Is there any way I could still give him at least some of our night time closeness while also night parenting an infant? How can I make this safe for the infant?

 

My husband is really willing to help, but our son doesn't want much to do with him at night. He did all the night diaper changes and pottying up until about 2 years old, and then our little guy decided he would only use the potty with Mommy during the night.
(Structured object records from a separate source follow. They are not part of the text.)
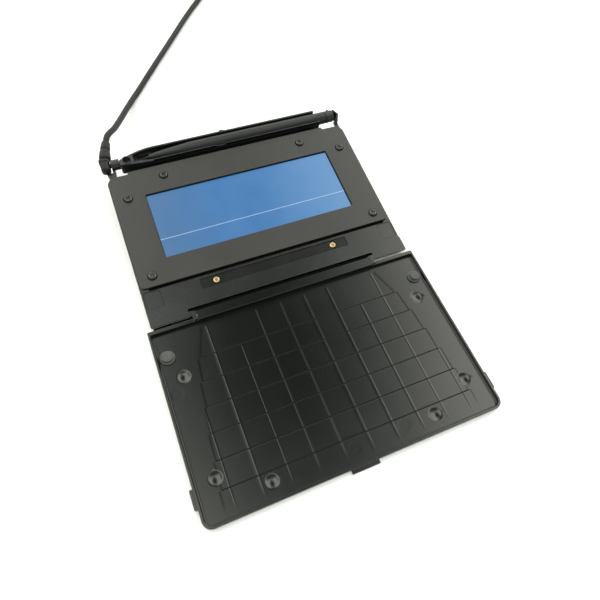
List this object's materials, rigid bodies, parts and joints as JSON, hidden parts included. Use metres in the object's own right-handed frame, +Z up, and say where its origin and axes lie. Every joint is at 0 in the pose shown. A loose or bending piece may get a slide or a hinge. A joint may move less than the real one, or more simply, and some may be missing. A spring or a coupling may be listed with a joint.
{
  "type": "signature pad",
  "caption": "Desktop signature pad with a colour screen, a fold-out ribbed cover, a rear tray holding a stylus, and a coiled USB cable.",
  "frame": {"origin": "on the table, at the middle of the footprint of the open pad and cover, without the cable", "axes": "+X to the user's right, +Y away from the user towards the pen tray, +Z up"},
  "size_m": [0.1728, 0.4929, 0.0201],
  "materials": {
    "housing_grey": "fine moulded texture",
    "face_grey": "satin",
    "cover_black": "semi-gloss moulded",
    "tray_black": "semi-gloss moulded",
    "inlay_black": "matt",
    "rubber_black": "matt",
    "screen_glass": "lit blue screen under clear film",
    "cell_grey": "panel glass",
    "light_guide_white": "milky",
    "board_green": "solder mask",
    "ribbon_amber": "polyimide film",
    "dark_steel": "black oxide",
    "bright_steel": "nickel plated",
    "stud_brass": "gold plated",
    "stylus_grey": "semi-gloss",
    "cable_grey": "matt cable jacket"
  },
  "bodies": {
    "pad": {"housing_base": "housing_grey", "top_frame": "housing_grey", "face_plate": "face_grey", "face_screw_1": "dark_steel", "face_screw_2": "dark_steel", "face_screw_3": "dark_steel", "face_screw_4": "dark_steel", "face_screw_5": "dark_steel", "face_screw_6": "dark_steel", "screen_window": "screen_glass", "lcd_cell": "cell_grey", "lcd_backlight": "light_guide_white", "digitizer_board": "board_green", "main_board": "board_green", "board_screw_1": "bright_steel", "board_screw_2": "bright_steel", "board_screw_3": "bright_steel", "board_screw_4": "bright_steel", "lcd_ribbon": "ribbon_amber", "lead_header": "light_guide_white", "internal_lead": "cable_grey", "channel_inlay": "inlay_black", "brass_stud_1": "stud_brass", "brass_stud_2": "stud_brass", "rubber_foot_1": "rubber_black", "rubber_foot_2": "rubber_black", "rubber_foot_3": "rubber_black", "rubber_foot_4": "rubber_black", "pen_tray": "tray_black", "tray_screw_1": "dark_steel", "tray_screw_2": "dark_steel", "tray_screw_3": "dark_steel", "cable_arm": "housing_grey", "hinge_pin": "bright_steel", "cable_elbow": "cable_grey", "strain_relief": "cable_grey", "cable_run": "cable_grey", "cable_coil": "cable_grey", "cable_tail": "cable_grey", "coil_tie": "rubber_black", "usb_grip": "rubber_black", "usb_shell": "bright_steel"},
    "cover": {"cover_shell": "cover_black", "cover_bumper_1": "rubber_black", "cover_bumper_2": "rubber_black"},
    "stylus": {"stylus_barrel": "stylus_grey", "stylus_nib": "inlay_black", "stylus_cap": "stylus_grey"}
  },
  "joints": [
    {"name": "cover_hinge", "type": "hinge", "parent": "pad", "child": "cover", "pos_m": [0, -0.00553, 0.00435], "axis": [-1, 0, 0], "range_deg": [0, 174.36]},
    {"name": "stylus_lift", "type": "slide", "parent": "pad", "child": "stylus", "axis": [0, -0.0983, 0.9952], "range_m": [0, 0.05]}
  ]
}
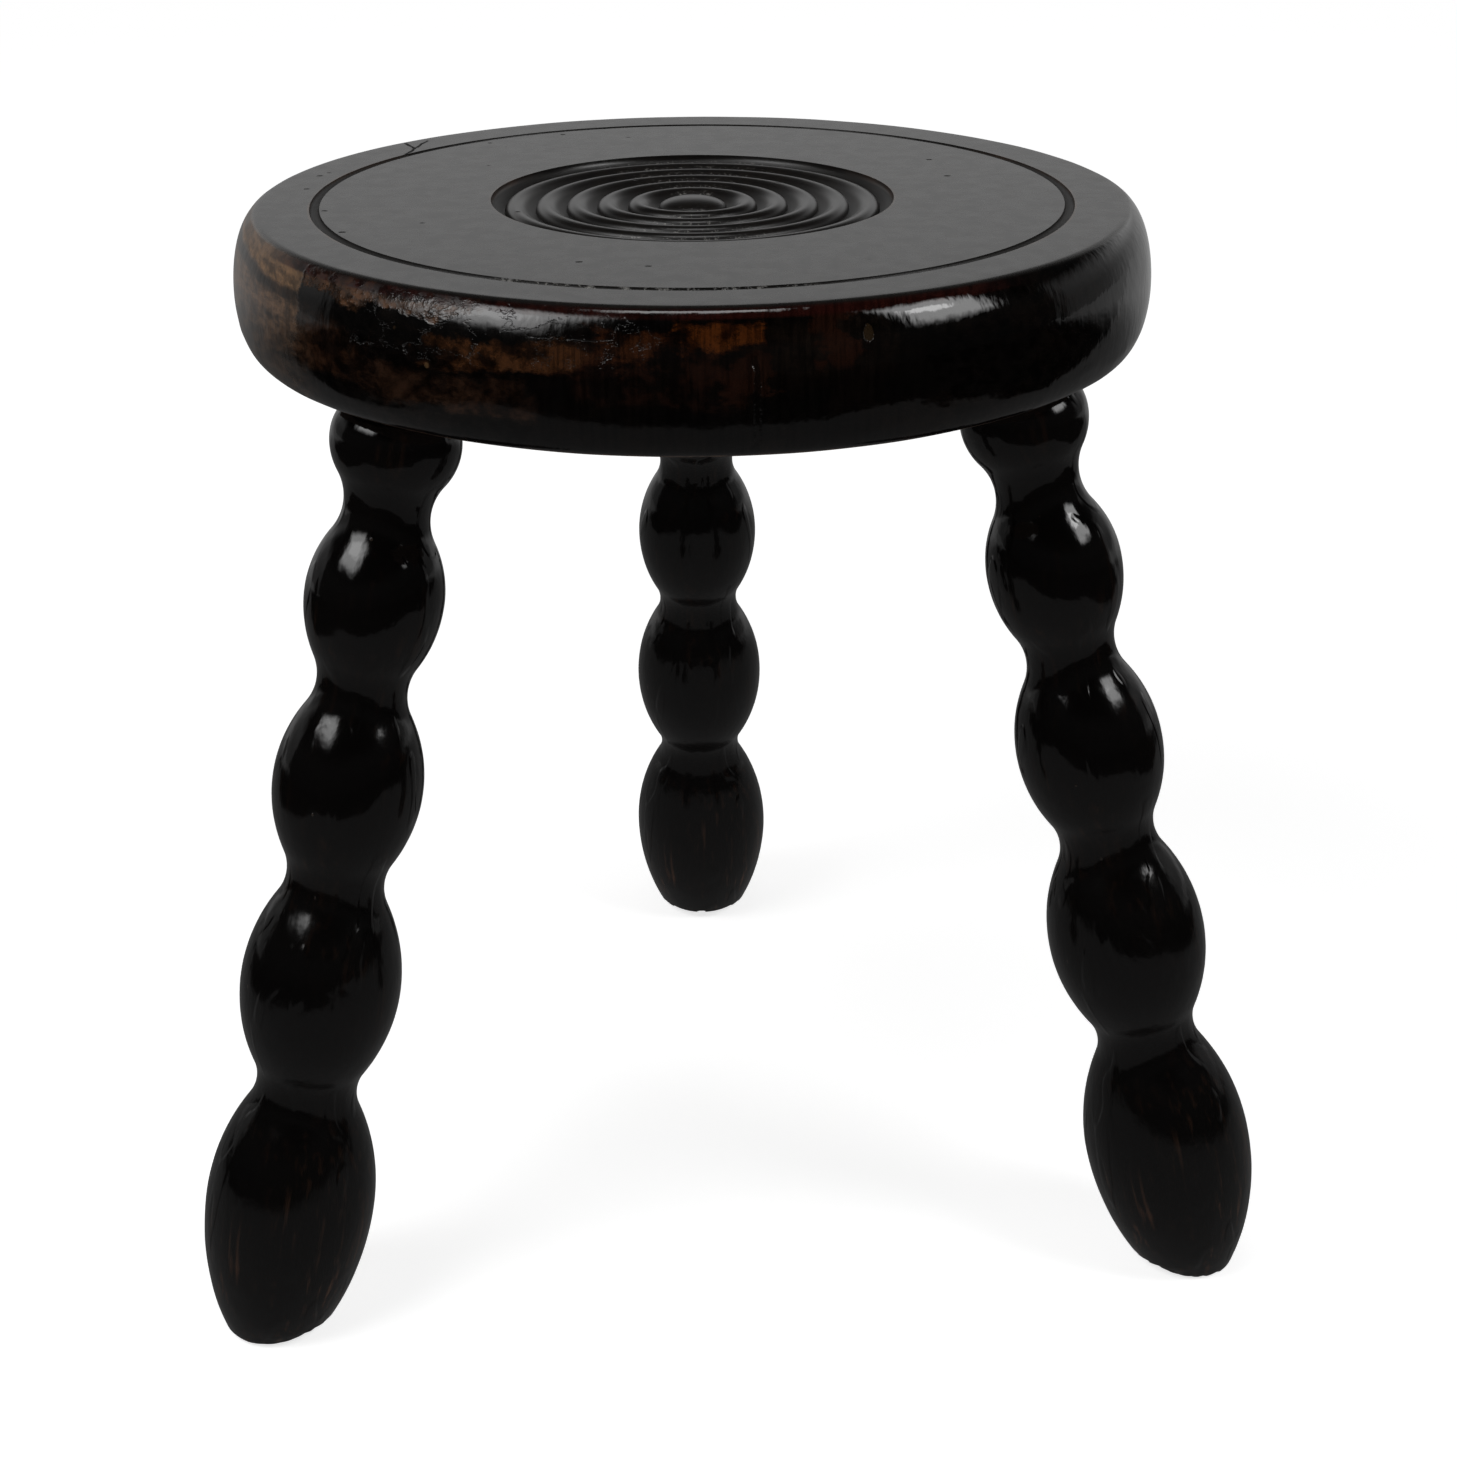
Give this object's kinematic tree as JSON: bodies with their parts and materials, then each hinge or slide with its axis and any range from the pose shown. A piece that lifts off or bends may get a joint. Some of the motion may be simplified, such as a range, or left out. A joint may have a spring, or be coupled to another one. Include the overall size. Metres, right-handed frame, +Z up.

So, even though I'm 7 months pregnant, I'm still carrying him to the potty about once a night, whenever he wakes and needs to go! 

 

post #2 of 4

It sounds like you two are very close and very much in tune.  I bet it will just fall into place.  It did with us, though our situation was very different, my ds was 5 1/2 and hadn't nursed for two years.  But still I was really freaked about how he would sleep since we were always physically close at night.  Now, Augie's two and I am pretty much always facing him and then Milo's on my other side with one or both legs thrown over me.  Usually I can hardly move and sometimes it can get uncomfortable, but it's pretty darned sweet.  If I need to I can kind of chase Milo over to the other side of the bed to get a little bit of real sleep.  It's hard to picture how it will work before it's upon you, but it will work!

post #3 of 4
Thread Starter 

Thanks for the encouragement. Sometimes I think I need to try to transition him ahead of time to something... not sure what... to make things smoother later. Other times, I think I should just wait and see what happens. It's scary to wait and see because I don't want him to resent the baby if he feels pushed out of the way. On the other hand, I don't quite feel right forcing a transition when it would feel unnatural to me and him, and might not even be the right answer.

post #4 of 4
Just so you know I'm going through almost the exact same situation. I'm wondering how we are going to handle 2 in the bed when my DS pretty much sleeps on top of me.